🤖 China’s $4k Humanoid Hits AliExpress, 95% Below Market

TL;DR

  • Unitree Robotics launches R1 humanoid robot on AliExpress at $4,370, targeting North America, Europe, and Japan
  • Waymo partners with Waze to share 500+ pothole detections across San Francisco, LA, Phoenix, Austin, and Atlanta
  • Leapmotor introduces C10 REEV in South Africa with 970km range, 1.5L petrol range extender, and R799,900 price tag

🤖 China’s $4k Humanoid Hits AliExpress, 95% Below Market

90% of ALL humanoids last year came from China—now Unitree’s $4k R1 lands on AliExpress, 95% cheaper than the $85k average 🤯. 4-hour battery, 27kg, 123cm tall—basically a toddler that never sleeps. Early buyers in US/EU/Japan: will you trust a budget bot in your living room?
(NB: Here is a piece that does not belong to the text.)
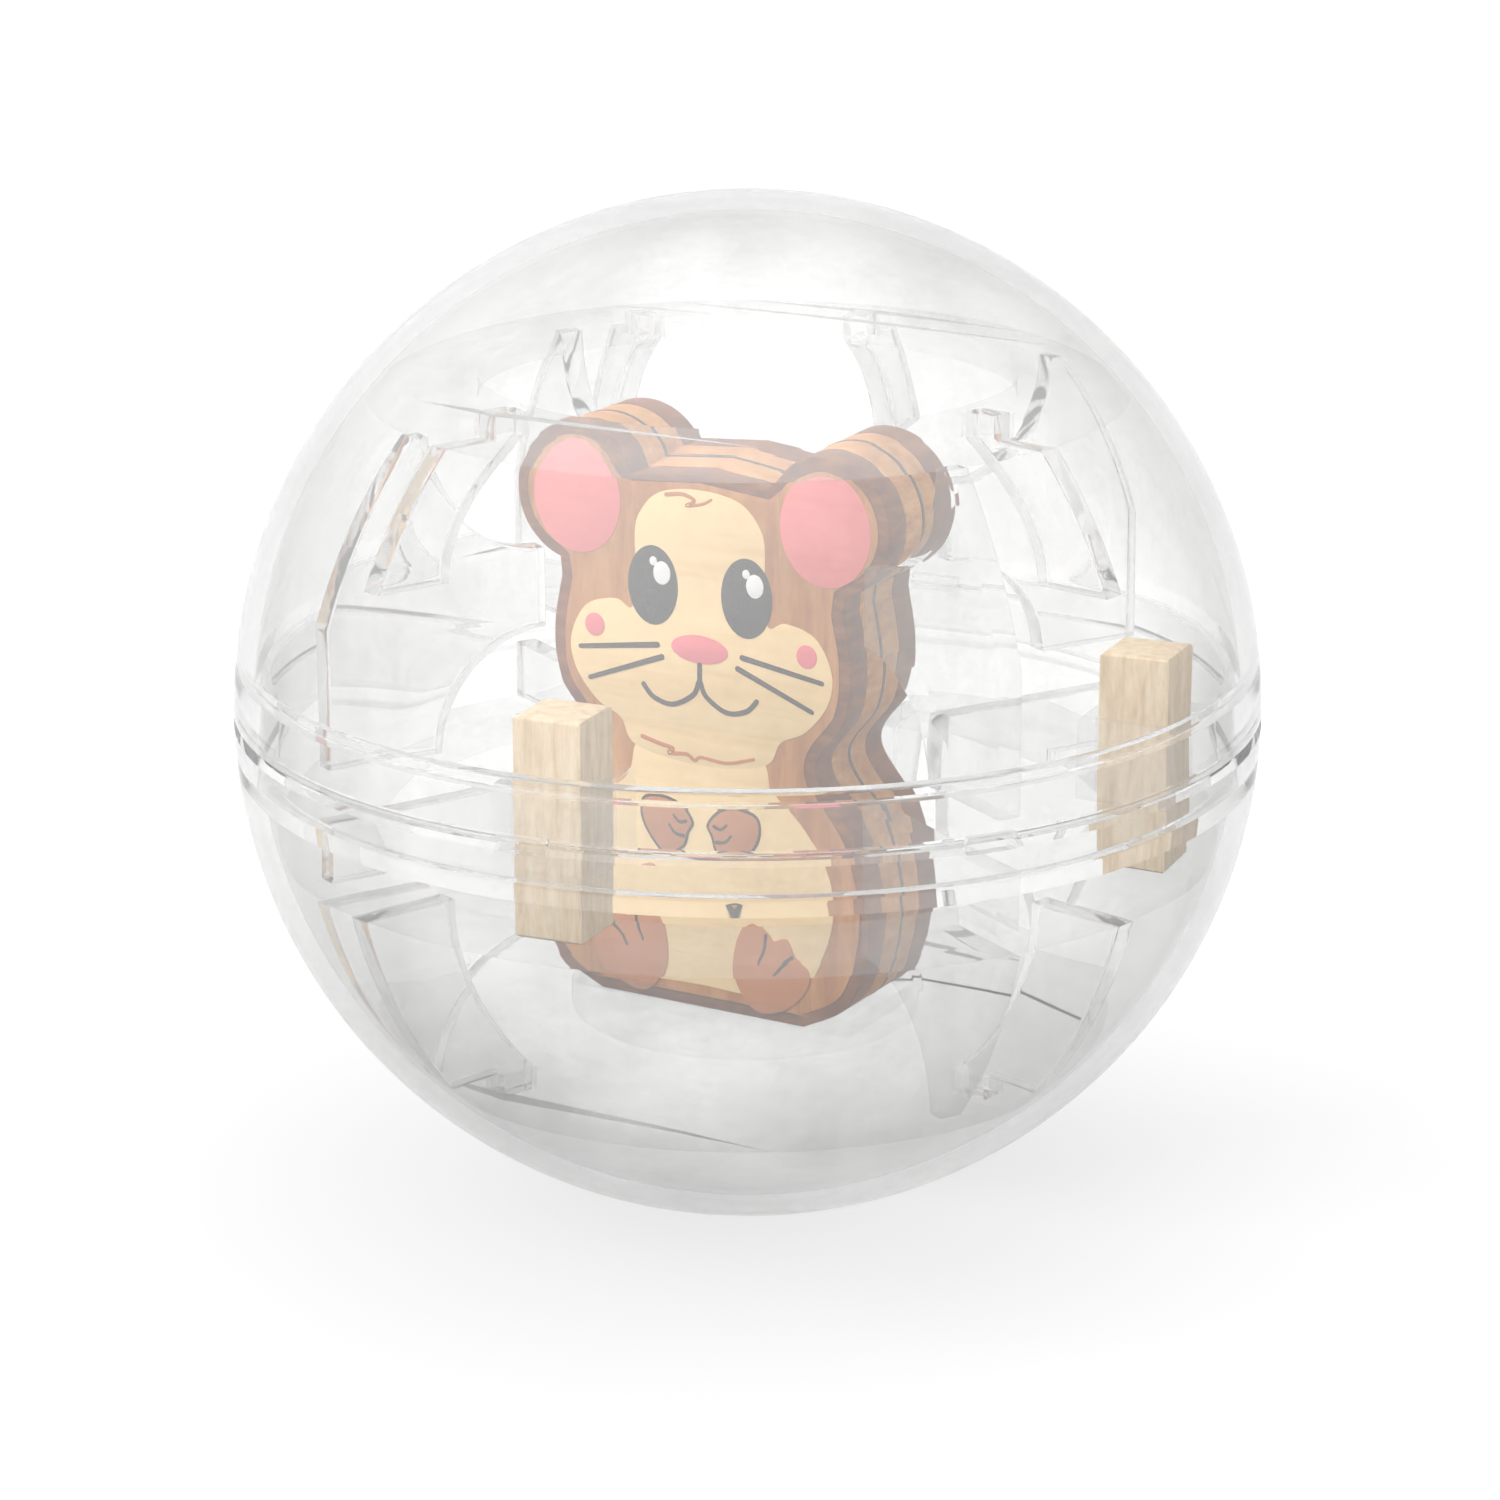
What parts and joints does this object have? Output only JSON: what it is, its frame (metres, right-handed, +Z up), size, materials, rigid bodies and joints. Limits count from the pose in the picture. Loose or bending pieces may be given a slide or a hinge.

At 9 a.m. Thursday, Unitree’s 27-kg, 123-cm R1 humanoid went live on AliExpress for $4,370—one-third the price of a used sedan and 20× cheaper than the average $85 k research bot shipped last year. In 2025 Unitree already moved 5,500 units inside China; this is its first direct Western checkout lane.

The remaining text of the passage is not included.